Andrew Carnegies bookplate.

The sarcastic critic H.L. Mencken objected. “Go to the nearest Carnegie Library,” he instructed, “and examine its catalog of books. The chances are five to one that you will find the place full of literary bilge and as bare of good books as a Boston bookshop.”124 But for most writers, even if the stock of books is not formidable, to be able to enter a place where books are seemingly numberless and available for the asking is a joy in itself. “I knew this was bliss,” Welty wrote late in life, “knew it at the time. Taste isn’t nearly so important; it comes in its own time. I wanted to read immediately. The only fear was that of books coming to an end.”
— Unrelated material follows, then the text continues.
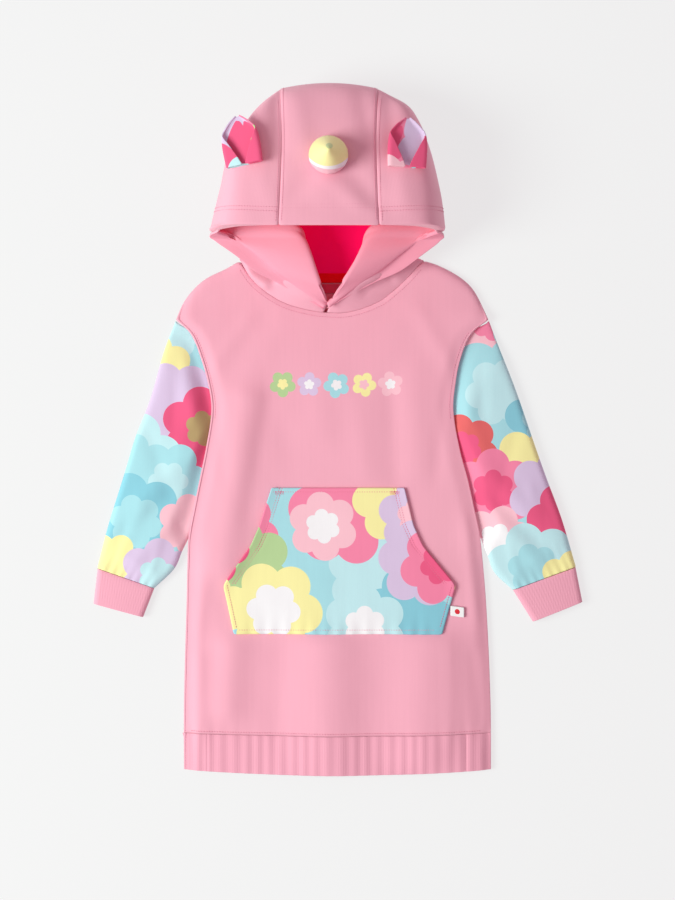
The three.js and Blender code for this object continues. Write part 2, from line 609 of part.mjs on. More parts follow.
// Where a sleeve changes shape: `bend` across it from the outer edge, `open` down it from the armhole
// to its full height, `tuck` across it from the inner edge, and `gather` down it before the cuff.
const SLEEVE_EASE = {
  bend: { from: 0, to: 0.15 },
  open: { from: 0.05, to: 0.22 },
  tuck: { from: 0.12, to: 0.6 },
  gather: { from: 0.9, to: 1 },
};

function sleeveLine(side, table, v) {
  const column = (name) => read(table, 'at', name, v);
  const outer = new THREE.Vector3(column('outerX'), column('outerY'), 0);
  const inner = new THREE.Vector3(column('innerX'), column('innerY'), 0);
  const bend = column('bend');
  const bodyEdge = side === 'left' ? (y) => guideX(0, y) + TUCK : (y) => guideX(3, y) - TUCK;
  const bendAt = (share) => {
    const x = lerp(table[0].outerX, table[0].innerX, (share + 1) / 2);
    const y = lerp(table[0].outerY, table[0].innerY, (share + 1) / 2);
    return bend * (bodyEdge(y) - x) * ease(1 + share, SLEEVE_EASE.bend);
  };
  return { outer, inner, bendAt };
}

function makeSleeve(side, table, end, colour) {
  const cuffTop = table[table.length - 1];
  const plain = () => 0;
  const topColumns = steps(10).map((t) => 0.5 - 0.5 * Math.cos(Math.PI * t));
  const columns = [...topColumns, ...topColumns.slice(1, -1).map((t) => 1 + t)];
  const skin = (shrink, thickness) => (u, v) => {
    const line = sleeveLine(side, table, v);
    const tuck = clamp(read(table, 'at', 'tuck', v), 0, 1);
    const heights = (share) => {
      const fromEnd = ease(v, SLEEVE_EASE.open);
      const fromInner = lerp(1, ease(1 - share, SLEEVE_EASE.tuck), tuck);
      const full = Math.min(fromEnd, fromInner);
      const place = line.outer.clone().lerp(line.inner, (share + 1) / 2);
      const fade = full * (1 - ease(v, SLEEVE_EASE.gather));
      const folds = foldHeight(SLEEVE_FOLDS, place.x, place.y) * fade;
      return { height: lerp(TUCKED_HEIGHT, SLEEVE_HEIGHT, full), folds: Math.max(folds, 0) };
    };
    return tubePoint(line, u, heights, shrink, thickness, plain);
  };
  add(`sleeve_${side}`, wall(columns, steps(11), skin(0, 0), skin(JERSEY, JERSEY), true), colour);

  const first = new THREE.Vector3(cuffTop.outerX, cuffTop.outerY, 0);
  const firstInner = new THREE.Vector3(cuffTop.innerX, cuffTop.innerY, 0);
  const last = new THREE.Vector3(end.outerX, end.outerY, 0);
  const lastInner = new THREE.Vector3(end.innerX, end.innerY, 0);
  const clearance = GAP / first.distanceTo(last);
  const width = last.distanceTo(lastInner);
  const ribs = Math.round(width / RIB_PITCH);
  const cuff = (shrink, thickness, relief) => (u, v) => {
    const share = lerp(clearance, 1, v);
    const line = {
      outer: first.clone().lerp(last, share),
      inner: firstInner.clone().lerp(lastInner, share),
      bendAt: () => 0,
    };
    const heights = () => ({ height: CUFF_HEIGHT, folds: 0 });
    return tubePoint(line, u, heights, shrink, thickness, relief);
  };
  const raised = (x) => (RIB_DEPTH / 2) * (1 + Math.cos((2 * Math.PI * ribs * x) / width));
  const outerCuff = cuff(0, 0, raised);
  const innerCuff = cuff(RIB_CLOTH, RIB_CLOTH, plain);
  const edgeIn = [0, 0.012, 0.035];
  const cuffColumns = [
    ...edgeIn,
    ...steps(2 * ribs - 2, 0.06, 0.94),
    ...edgeIn.slice(1).map((share) => 1 - share).reverse(),
    ...[0, 0.02, 0.06, 0.12, 0.31, 0.5, 0.69, 0.88, 0.94, 0.98].map((share) => 1 + share),
  ];
  add(`cuff_${side}`, wall(cuffColumns, steps(2), outerCuff, innerCuff, true), PINK);
}

// ---- Hood ----
// The necklines as the body's own grid has them, so that the hood follows them exactly.
const NECK_COLUMNS = steps(MIDDLE_COLUMNS, 1, 2);
const FRONT_NECK_EDGE = NECK_COLUMNS.map((u) => plan(u, 0, FRONT_NECK));
const BACK_NECK_EDGE = NECK_COLUMNS.map((u) => plan(u, 0, BACK_NECK));
const FRONT_NECK_CLEARANCE = 0.7; // along y, which leaves the seam's gap where the neckline is steep
const BACK_NECK_CLEARANCE = 1.5; // along y, for the hood's wall leans over the back's edge there

function spinePoint(at, across) {
  const z = Math.max(read(SPINE, 'at', 'z', at), 0);
  const half = read(SPINE, 'at', 'half', at);
  const arch = SPINE_ARCH * across * across * ease(at, ARCHED);
  const bow = smoothstep(at, BOWED.from, BOWED.full) * (1 - smoothstep(at, BOWED.until, BOWED.to));
  const x = HOOD_CENTRE_X + across * (half - GAP / 2);
  const neckline = read(BACK_NECK_EDGE, 'x', 'y', x, false) + BACK_NECK_CLEARANCE;
  const y = lerp(neckline, read(SPINE, 'at', 'y', at), clamp(at / SPINE[1].at, 0, 1));
  return new THREE.Vector3(x, y - CROWN_BOW * across * across * bow, z - arch);
}

function makeHoodCentre() {
  const skin = (u, v) => spinePoint(v, u);
  add('hood_centre', wall(steps(4, -1, 1), steps(22), skin, behind(skin, HOOD_CLOTH)), PINK);
}

function hoodSideSkin(side) {
  const sign = side === 'left' ? -1 : 1;
  const corner = side === 'left' ? FRONT_NECK[0].x : FRONT_NECK[FRONT_NECK.length - 1].x;
  const column = (name, s) => read(HOOD_ROWS, 'at', name, s);
  const own = (name, s) => read(HOOD_SIDES[side], 'at', name, s);
  const centre = (y) => lerp(NECK_CENTRE_X, HOOD_CENTRE_X, ease(y, CENTRE_SHIFT));
  // Round the crown's corner the side wall stands outside the centre panel's edge.
  const onSpine = (at, s) => {
    const point = spinePoint(at, sign);
    point.x += sign * (GAP + HOOD_CLOTH * (1 - ease(s, CORNER_EASE)));
    return point;
  };
  const point = (name, s) => {
    const y = column(`${name}Y`, s);
    const out = column(`${name}Out`, s) + own(name, s);
    return new THREE.Vector3(centre(y) + sign * out, y, column(`${name}Z`, s) - own('drop', s));
  };
  return (u, v) => {
    const s = clamp(v, 0, 1) * (HOOD_ROWS.length - 1);
    const edge = s <= RIM_ROW ? onSpine(clamp(column('crown', s), 0, 1), s)
      : point('edge', s);
    const cheek = point('cheek', s);
    const turn = point('roll', s);
    const neck = s < CORNER_ROW ? BACK_NECK_EDGE : FRONT_NECK_EDGE;
    const clearance = s < CORNER_ROW ? BACK_NECK_CLEARANCE : FRONT_NECK_CLEARANCE;
    const baseX = lerp(NECK_CENTRE_X, corner, column('base', s));
    const base = s <= NECK_ROW ? onSpine(clamp(column('floor', s), 0, 1), s)
      : new THREE.Vector3(baseX, read(neck, 'x', 'y', baseX, false) + clearance, column('baseZ', s));
    const brow = edge.clone().lerp(cheek, 0.5);
    brow.x = lerp(edge.x, cheek.x, BROW.out);
    brow.z = lerp(cheek.z, edge.z, BROW.rise);
    const row = new THREE.CatmullRomCurve3([edge, brow, cheek, turn, base], false, 'centripetal');
    const found = row.getPoint(clamp(u, 0, 1));
    found.z = Math.max(found.z, 0);
    return found;
  };
}

function makeHoodSide(side) {
  const skin = hoodSideSkin(side);
  const sign = side === 'left' ? -1 : 1;
  const lining = behind(skin, sign * HOOD_CLOTH);
  // The inner skin keeps clear of the seams with the centre panel.
  const mitred = (u, v) => {
    const point = lining(u, v);
    const row = v * (HOOD_ROWS.length - 1);
    const out = (x) => Math.abs(x - HOOD_CENTRE_X);
    const corner = HOOD_CLOTH * (1 - ease(row, CORNER_EASE));
    const nearFloor = u > 0.9 || row < 3;
    const crownSeam = row <= RIM_ROW && u < 0.5 ? out(skin(0, v).x) - corner : 0;
    const floorSeam = row <= NECK_ROW && nearFloor ? out(skin(1, v).x) - corner : 0;
    const least = Math.max(crownSeam, floorSeam);
    const onSeam = (u === 0 && row <= RIM_ROW) || (u === 1 && row <= NECK_ROW);
    if (onSeam) point.x = HOOD_CENTRE_X + sign * (out(skin(u, v).x) - corner);
    else if (out(point.x) < least) point.x = HOOD_CENTRE_X + sign * least;
    point.z = Math.max(point.z, HOOD_CLOTH);
    return point;
  };
  add(`hood_${side}`, wall(steps(14), steps(24), skin, mitred), PINK);
}

// The place on the spine where the crown has a given y.
function crownAt(y) {
  let low = CROWN_START;
  let high = 1;
  for (let k = 0; k < HALVINGS; k += 1) {
    const middle = (low + high) / 2;
    if (read(SPINE, 'at', 'y', middle) > y) low = middle;
    else high = middle;
  }
  return low;
}

function crownTop(x, y) {
  const at = crownAt(y);
  const across = (x - HOOD_CENTRE_X) / read(SPINE, 'at', 'half', at);
  return spinePoint(at, across).z;
}

function makeHorn() {
  const profile = [new THREE.Vector2(0, 0), new THREE.Vector2(HORN.radius / 2, 0)];
  for (const { at, radius } of HORN_PROFILE) {
    profile.push(new THREE.Vector2(HORN.radius * radius, HORN.height * at));
  }
  profile.push(new THREE.Vector2(0, HORN.height));
  const cone = new THREE.LatheGeometry(profile, HORN.sides);
  cone.rotateX(Math.PI / 2);
  cone.deleteAttribute('normal');
  cone.deleteAttribute('uv');
  const points = cone.getAttribute('position');
  for (let k = 0; k < points.count; k += 1) {
    const x = HORN.x + points.getX(k);
    const y = HORN.y + points.getY(k);
    points.setXYZ(k, x, y, crownTop(x, y) + GAP + points.getZ(k));
  }
  add('horn', closed([...points.array], [...cone.getIndex().array]), YELLOW);
}

// The point of a hood row that lies a given distance out from the hood's centre line.
function onHoodRow(skin, v, out) {
  let low = 0;
  let high = 0.5;
  for (let k = 0; k < HALVINGS; k += 1) {
    const middle = (low + high) / 2;
    if (Math.abs(skin(middle, v).x - HOOD_CENTRE_X) < out) low = middle;
    else high = middle;
  }
  return skin(low, v);
}

function makeEar(side) {
  const sign = side === 'left' ? -1 : 1;
  const base = EAR_BASES[side];
  const v0 = base.row / (HOOD_ROWS.length - 1);
  const over = behind(hoodSideSkin(side), -sign * (EAR.cloth + 2 * GAP));
  const middle = (base.near + base.far) / 2;
  const middleFoot = onHoodRow(over, v0, middle);
  const skin = (u, v) => {
    const narrow = read(EAR_OUTLINE, 'at', 'half', v) / EAR_OUTLINE[0].half;
    const foot = onHoodRow(over, v0, lerp(base.near, base.far, (u + 1) / 2));
    const out = lerp(middle, base.tip, v) + (u * narrow * (base.far - base.near)) / 2;
    const rise = EAR.rise * v + EAR.cup * u * u * Math.min(3 * v, 1) * narrow;
    const z = lerp(middleFoot.z, foot.z, narrow) + rise;
    return new THREE.Vector3(HOOD_CENTRE_X + sign * out, foot.y + EAR.length * v, z);
  };
  const ear = wall(steps(6, -1, 1), steps(7), skin, behind(skin, -sign * EAR.cloth));
  add(`ear_${side}`, ear, PRINT_PINK);
}

// ---- Neck tape and label, on the inside of the back ----
function makeNeckTrim() {
  const level = JERSEY + GAP;
  const strip = ({ x0, x1, depth, cloth }, upper) => {
    const skin = (z) => (u, v) => {
      const x = lerp(x0, x1, u);
      return new THREE.Vector3(x, upper(x) - depth * v, z);
    };
    return wall(steps(8), [0, 1], skin(level + cloth), skin(level));
  };
  const tape = { x0: -42, x1: 24, depth: 8, cloth: 0.9 };
  const label = { x0: -17, x1: 3, depth: 10, cloth: 0.7, y: 158.5 };
  add('neck_tape', strip(tape, (x) => read(BACK_NECK, 'x', 'y', x) - 1), RED);
  add('neck_label', strip(label, () => label.y), WHITE);
}

makeBody();
makePocket();
makeSleeve('left', LEFT_SLEEVE, LEFT_CUFF_END, AQUA);
makeSleeve('right', RIGHT_SLEEVE, RIGHT_CUFF_END, AQUA);
makeHoodCentre();
makeHoodSide('left');
makeHoodSide('right');
makeHorn();
makeEar('left');
makeEar('right');
makeNeckTrim();

// The origin is the middle of the dress's outline, on the surface it lies on.
const bounds = new THREE.Box3().setFromObject(dress);
const middle = bounds.getCenter(new THREE.Vector3());
dress.position.set(-middle.x, -middle.y, -bounds.min.z);

export default dress;
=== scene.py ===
"""A child's hooded sweatshirt dress laid flat: cloth, print, sewing, light and camera.

Lengths in the tables are millimetres, in the part's own drawing frame: +X to the right as one
looks down on the dress, +Y from hem to hood and +Z up off the floor.
"""
import math

import bpy
import numpy as np
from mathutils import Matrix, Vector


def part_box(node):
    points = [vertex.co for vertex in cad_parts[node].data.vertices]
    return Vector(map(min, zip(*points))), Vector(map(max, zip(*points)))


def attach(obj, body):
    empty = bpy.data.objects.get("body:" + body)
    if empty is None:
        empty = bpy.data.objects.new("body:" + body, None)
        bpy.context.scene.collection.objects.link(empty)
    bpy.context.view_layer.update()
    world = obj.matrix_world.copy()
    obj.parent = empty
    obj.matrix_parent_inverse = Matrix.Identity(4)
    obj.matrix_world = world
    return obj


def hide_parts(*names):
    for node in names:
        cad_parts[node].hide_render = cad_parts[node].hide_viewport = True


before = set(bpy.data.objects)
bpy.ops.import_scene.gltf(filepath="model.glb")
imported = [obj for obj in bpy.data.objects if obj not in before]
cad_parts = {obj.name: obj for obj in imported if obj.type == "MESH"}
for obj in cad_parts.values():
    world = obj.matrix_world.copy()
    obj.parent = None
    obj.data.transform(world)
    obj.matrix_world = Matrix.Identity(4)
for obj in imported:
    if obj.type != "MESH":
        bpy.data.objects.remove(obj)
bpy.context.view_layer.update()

MM = 0.001
# How thick the cloths are, and the room between two that lie on each other or meet at a seam.
JERSEY, RIB_CLOTH, HOOD_CLOTH, EAR_CLOTH = 2.0, 2.4, 2.6, 1.6
TAG_CLOTH, TAPE_CLOTH, LABEL_CLOTH = 1.2, 0.9, 0.7
GAP, SEAM_GAP = 0.3, 0.04
SEAM_CREASE = 0.7  # how square a piece's cut edges stay when it is smoothed

# The drawing frame's origin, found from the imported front.
front_low, front_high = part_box("front")
SHIFT = np.array([front_low.x / MM + 177.0, front_high.y / MM - 184.5, 0.0])

# ---- tables


def table(names, *rows):
    return dict(zip(names.split(), np.array(rows, float).T))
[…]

Carnegie himself may have believed that the buildings he paid for would serve as proof of “my efforts to make the earth a little better than I found it.”125 Whatever his desire may have been, for hundreds of thousands of readers the Carnegie libraries became not the proof of any selfless or egotistical concern, or of a millionaire’s magnanimity, but the necessary intellectual stronghold at the heart of any literate society, a place where all citizens, provided they can read, are granted the basic right to make themselves “powerful against the Devil.”